• _DATA SEGMENT_:
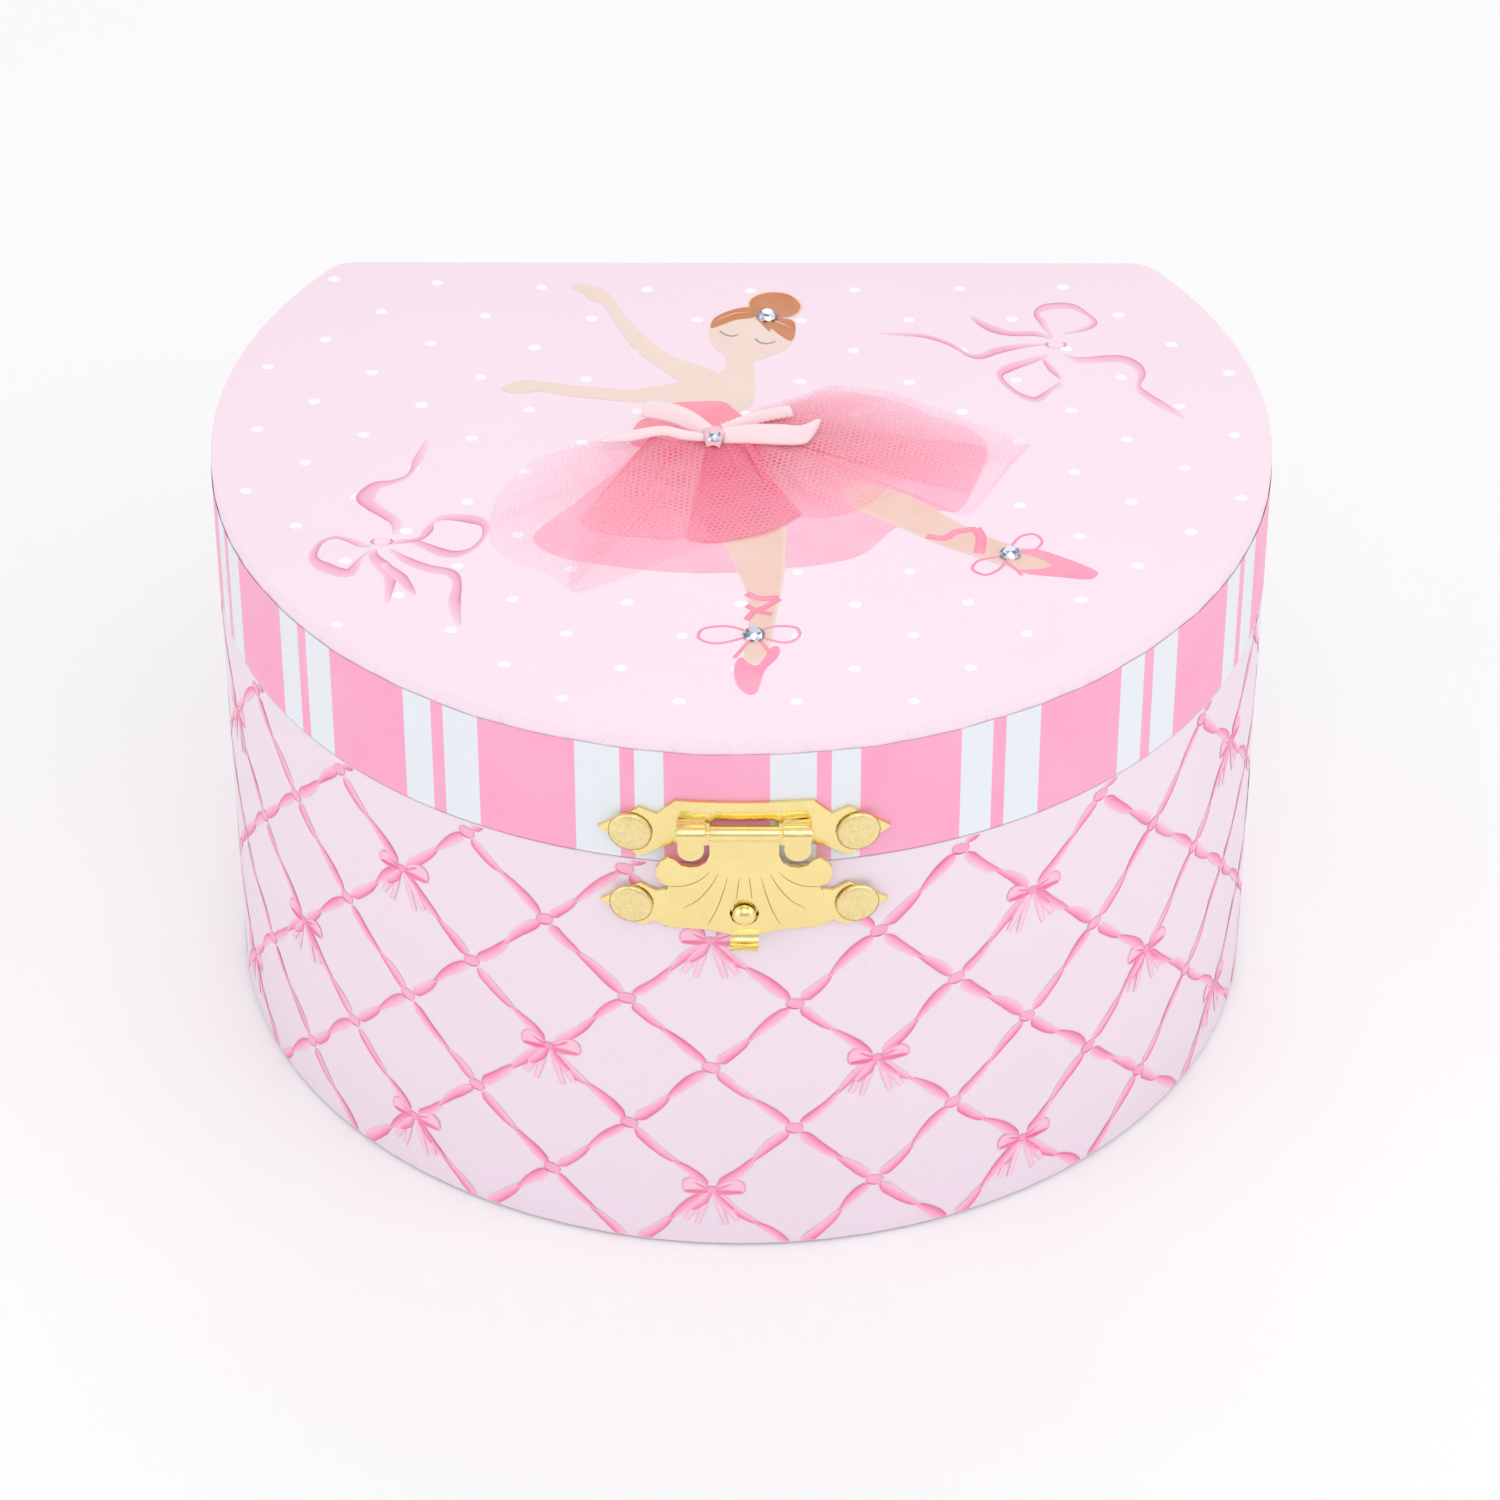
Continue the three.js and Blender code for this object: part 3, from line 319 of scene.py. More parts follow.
def velvet(name, colour):
    g = Graph(name)
    pile = g.noise(4200.0, 2.0)
    nap = g.noise(90.0, 3.0)
    tone = g.mix(g.ramp(nap, 0.0, 1.0, 0.35, 0.65), colour, tint(colour, 0.8))
    g.set(Base_Color=g.mix(g.ramp(pile, 0.0, 0.35), tone, tint(colour, 0.62)), Roughness=0.95)
    g.set(Sheen_Weight=0.8, Sheen_Roughness=0.35, Sheen_Tint=(1.0, 0.86, 0.92, 1.0))
    return g.set(Normal=g.bump(pile, 0.00012, 0.6)).material


def weave_height(g, vector, pitch):
    """Over-and-under threads, pitch apart, on coordinates in millimetres."""
    u, v, _ = g.split(vector)
    wave_u = g.math("SINE", g.times(u, 2 * math.pi / pitch))
    wave_v = g.math("SINE", g.times(v, 2 * math.pi / pitch))
    return g.times(wave_u, wave_v)


def cloth_finish(name, colour, pitch):
    g = Graph(name)
    threads = weave_height(g, g.node("ShaderNodeUVMap", uv_map="cut"), pitch)
    tone = g.mix(g.ramp(threads, 0.0, 0.4, -1.0, 1.0), colour, tint(colour, 0.82))
    g.set(Base_Color=g.mix(g.ramp(g.noise(120.0), 0.0, 0.25), tone, tint(colour, 0.9)), Roughness=0.75)
    return g.set(Normal=g.bump(threads, 0.00004, 0.6), Sheen_Weight=0.3, Specular_IOR_Level=0.2).material


def net_threads(g, u, v, pitch, turn):
    """1 on the threads of a honeycomb net, 0 in its holes, on flat coordinates in millimetres."""
    k = 4 * math.pi / (math.sqrt(3) * pitch)
    waves = []
    for angle in (turn, turn + math.pi / 3, turn + 2 * math.pi / 3):
        along = g.math("MULTIPLY_ADD", u, k * math.cos(angle), g.times(v, k * math.sin(angle)))
        waves.append(g.math("COSINE", along))
    holes = g.plus(g.plus(waves[0], waves[1]), waves[2])
    return g.ramp(holes, 1.0, 0.0, -0.9, 0.9)


def net_finish(name, colour, body, pitch):
    """Tulle of one colour. body is how far its holes are closed."""
    g = Graph(name)
    u, v, _ = g.split(g.node("ShaderNodeUVMap", uv_map="cut"))
    threads = net_threads(g, u, v, pitch, 0.0)
    tone = g.mix(g.noise(35.0, 3.0), colour, tint(colour, 0.86))
    g.set(Base_Color=tone, Roughness=0.8, Alpha=g.ramp(threads, body, 0.8))
    return g.set(Sheen_Weight=0.35, Sheen_Tint=(1.0, 0.8, 0.86, 1.0)).material


def plastic_finish(name, colour_of):
    g = Graph(name)
    g.set(Base_Color=colour_of(g), Roughness=g.ramp(g.noise(300.0), 0.27, 0.4))
    return g.set(Normal=g.bump(g.noise(500.0, 2.0), 0.00004, 0.4), Subsurface_Weight=0.05).material


def mirror_finish():
    g = Graph("mirror_silver")
    tone = g.mix(g.noise(18.0, 2.0), (0.9, 0.93, 0.94, 1.0), (0.86, 0.9, 0.92, 1.0))
    return g.set(Base_Color=tone, Metallic=1.0, Roughness=g.ramp(g.noise(150.0), 0.01, 0.04)).material


def frosted_brass():
    """The rivets' faces are stamped with a fine grain."""
    g = Graph("frosted_brass")
    grain = g.noise(1900.0, 4.0, rough=0.7)
    tone = g.mix(g.ramp(grain, 0.0, 1.0, 0.35, 0.68), linear("F8E7AE"), linear("ECD592"))
    g.set(Base_Color=tone, Metallic=1.0, Roughness=g.ramp(grain, 0.3, 0.46))
    return g.set(Normal=g.bump(grain, 0.00007, 0.6)).material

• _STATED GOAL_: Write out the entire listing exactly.

• _ANSWER FOR THIS EXERCISE_:
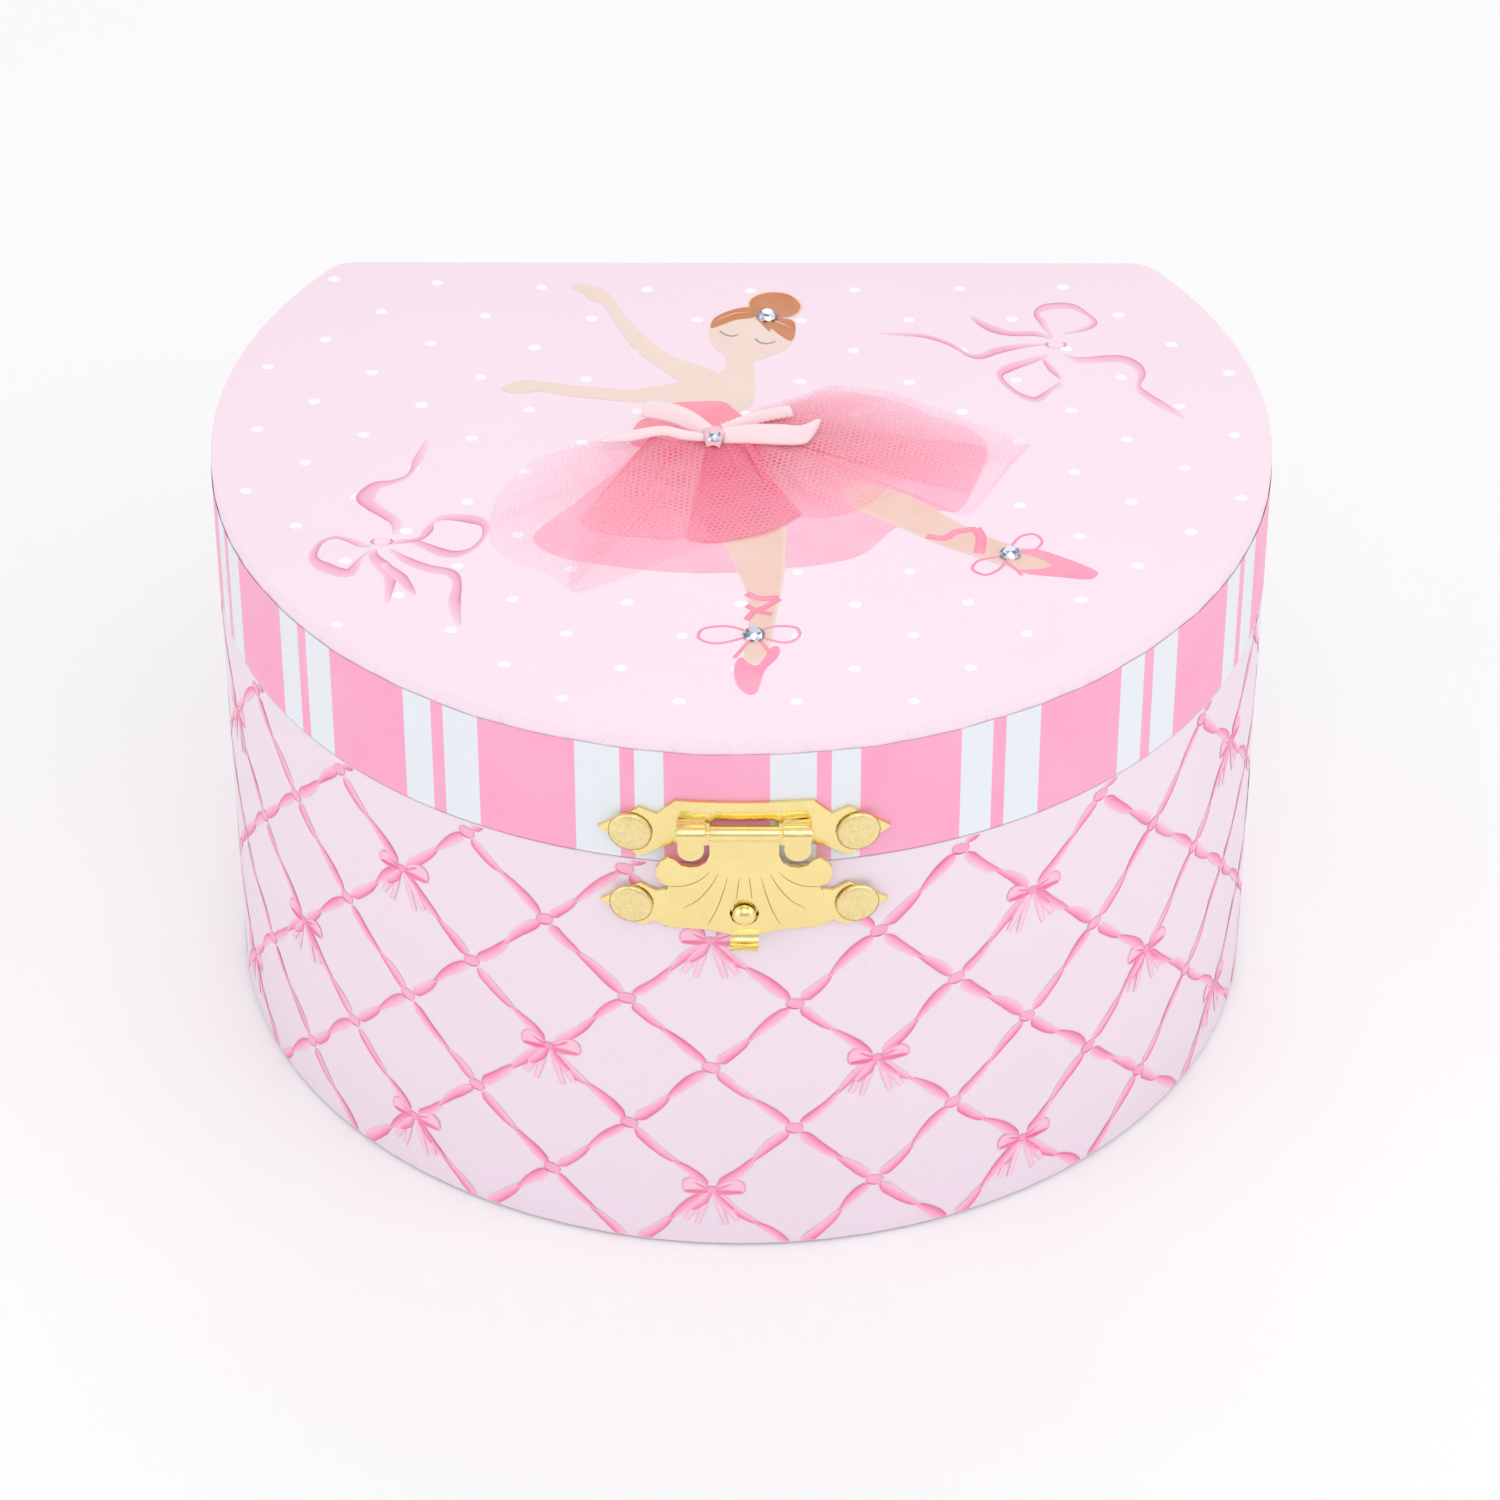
Continue the three.js and Blender code for this object: part 3, from line 319 of scene.py. More parts follow.
def velvet(name, colour):
    g = Graph(name)
    pile = g.noise(4200.0, 2.0)
    nap = g.noise(90.0, 3.0)
    tone = g.mix(g.ramp(nap, 0.0, 1.0, 0.35, 0.65), colour, tint(colour, 0.8))
    g.set(Base_Color=g.mix(g.ramp(pile, 0.0, 0.35), tone, tint(colour, 0.62)), Roughness=0.95)
    g.set(Sheen_Weight=0.8, Sheen_Roughness=0.35, Sheen_Tint=(1.0, 0.86, 0.92, 1.0))
    return g.set(Normal=g.bump(pile, 0.00012, 0.6)).material


def weave_height(g, vector, pitch):
    """Over-and-under threads, pitch apart, on coordinates in millimetres."""
    u, v, _ = g.split(vector)
    wave_u = g.math("SINE", g.times(u, 2 * math.pi / pitch))
    wave_v = g.math("SINE", g.times(v, 2 * math.pi / pitch))
    return g.times(wave_u, wave_v)


def cloth_finish(name, colour, pitch):
    g = Graph(name)
    threads = weave_height(g, g.node("ShaderNodeUVMap", uv_map="cut"), pitch)
    tone = g.mix(g.ramp(threads, 0.0, 0.4, -1.0, 1.0), colour, tint(colour, 0.82))
    g.set(Base_Color=g.mix(g.ramp(g.noise(120.0), 0.0, 0.25), tone, tint(colour, 0.9)), Roughness=0.75)
    return g.set(Normal=g.bump(threads, 0.00004, 0.6), Sheen_Weight=0.3, Specular_IOR_Level=0.2).material


def net_threads(g, u, v, pitch, turn):
    """1 on the threads of a honeycomb net, 0 in its holes, on flat coordinates in millimetres."""
    k = 4 * math.pi / (math.sqrt(3) * pitch)
    waves = []
    for angle in (turn, turn + math.pi / 3, turn + 2 * math.pi / 3):
        along = g.math("MULTIPLY_ADD", u, k * math.cos(angle), g.times(v, k * math.sin(angle)))
        waves.append(g.math("COSINE", along))
    holes = g.plus(g.plus(waves[0], waves[1]), waves[2])
    return g.ramp(holes, 1.0, 0.0, -0.9, 0.9)


def net_finish(name, colour, body, pitch):
    """Tulle of one colour. body is how far its holes are closed."""
    g = Graph(name)
    u, v, _ = g.split(g.node("ShaderNodeUVMap", uv_map="cut"))
    threads = net_threads(g, u, v, pitch, 0.0)
    tone = g.mix(g.noise(35.0, 3.0), colour, tint(colour, 0.86))
    g.set(Base_Color=tone, Roughness=0.8, Alpha=g.ramp(threads, body, 0.8))
    return g.set(Sheen_Weight=0.35, Sheen_Tint=(1.0, 0.8, 0.86, 1.0)).material


def plastic_finish(name, colour_of):
    g = Graph(name)
    g.set(Base_Color=colour_of(g), Roughness=g.ramp(g.noise(300.0), 0.27, 0.4))
    return g.set(Normal=g.bump(g.noise(500.0, 2.0), 0.00004, 0.4), Subsurface_Weight=0.05).material


def mirror_finish():
    g = Graph("mirror_silver")
    tone = g.mix(g.noise(18.0, 2.0), (0.9, 0.93, 0.94, 1.0), (0.86, 0.9, 0.92, 1.0))
    return g.set(Base_Color=tone, Metallic=1.0, Roughness=g.ramp(g.noise(150.0), 0.01, 0.04)).material


def frosted_brass():
    """The rivets' faces are stamped with a fine grain."""
    g = Graph("frosted_brass")
    grain = g.noise(1900.0, 4.0, rough=0.7)
    tone = g.mix(g.ramp(grain, 0.0, 1.0, 0.35, 0.68), linear("F8E7AE"), linear("ECD592"))
    g.set(Base_Color=tone, Metallic=1.0, Roughness=g.ramp(grain, 0.3, 0.46))
    return g.set(Normal=g.bump(grain, 0.00007, 0.6)).material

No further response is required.